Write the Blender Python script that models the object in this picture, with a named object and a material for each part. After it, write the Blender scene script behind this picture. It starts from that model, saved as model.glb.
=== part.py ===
--
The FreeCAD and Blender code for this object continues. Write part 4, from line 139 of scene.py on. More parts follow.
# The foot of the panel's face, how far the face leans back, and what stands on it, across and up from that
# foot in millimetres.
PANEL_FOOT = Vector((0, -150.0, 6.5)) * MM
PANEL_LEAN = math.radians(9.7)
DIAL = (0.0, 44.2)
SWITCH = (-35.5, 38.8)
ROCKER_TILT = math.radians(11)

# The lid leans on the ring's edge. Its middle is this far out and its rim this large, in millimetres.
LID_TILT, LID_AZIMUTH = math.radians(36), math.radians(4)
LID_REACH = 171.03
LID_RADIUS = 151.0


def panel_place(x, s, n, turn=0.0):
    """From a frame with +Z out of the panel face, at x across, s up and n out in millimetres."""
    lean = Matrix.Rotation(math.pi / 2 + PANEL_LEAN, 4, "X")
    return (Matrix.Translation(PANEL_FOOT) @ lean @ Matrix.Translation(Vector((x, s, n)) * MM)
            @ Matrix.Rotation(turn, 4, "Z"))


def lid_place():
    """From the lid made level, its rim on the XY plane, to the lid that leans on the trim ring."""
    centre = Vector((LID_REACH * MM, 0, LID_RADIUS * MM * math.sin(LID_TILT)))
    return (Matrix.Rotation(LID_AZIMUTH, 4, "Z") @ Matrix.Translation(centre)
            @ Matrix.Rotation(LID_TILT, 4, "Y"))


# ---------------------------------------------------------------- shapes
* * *
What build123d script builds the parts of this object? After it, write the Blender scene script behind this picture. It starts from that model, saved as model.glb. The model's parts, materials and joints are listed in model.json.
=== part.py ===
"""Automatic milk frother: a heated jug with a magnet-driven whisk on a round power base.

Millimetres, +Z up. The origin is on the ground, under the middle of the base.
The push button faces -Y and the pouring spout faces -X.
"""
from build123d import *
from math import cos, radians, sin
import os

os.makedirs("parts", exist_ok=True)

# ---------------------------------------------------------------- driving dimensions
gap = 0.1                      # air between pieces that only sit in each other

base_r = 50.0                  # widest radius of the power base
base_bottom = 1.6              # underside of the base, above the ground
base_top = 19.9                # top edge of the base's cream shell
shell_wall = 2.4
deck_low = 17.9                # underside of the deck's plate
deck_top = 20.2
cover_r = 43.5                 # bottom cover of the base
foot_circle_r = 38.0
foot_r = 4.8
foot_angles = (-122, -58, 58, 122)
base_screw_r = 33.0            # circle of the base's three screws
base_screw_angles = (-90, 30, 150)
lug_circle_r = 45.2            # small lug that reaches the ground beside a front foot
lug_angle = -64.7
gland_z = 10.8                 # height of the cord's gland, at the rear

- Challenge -
Proceeding from the line containing "What build123d script" through the line containing "round power base.", transcribe the lines above exactly, both end lines included.

- Output of the exercise -
What build123d script builds the parts of this object? After it, write the Blender scene script behind this picture. It starts from that model, saved as model.glb. The model's parts, materials and joints are listed in model.json.
=== part.py ===
"""Automatic milk frother: a heated jug with a magnet-driven whisk on a round power base.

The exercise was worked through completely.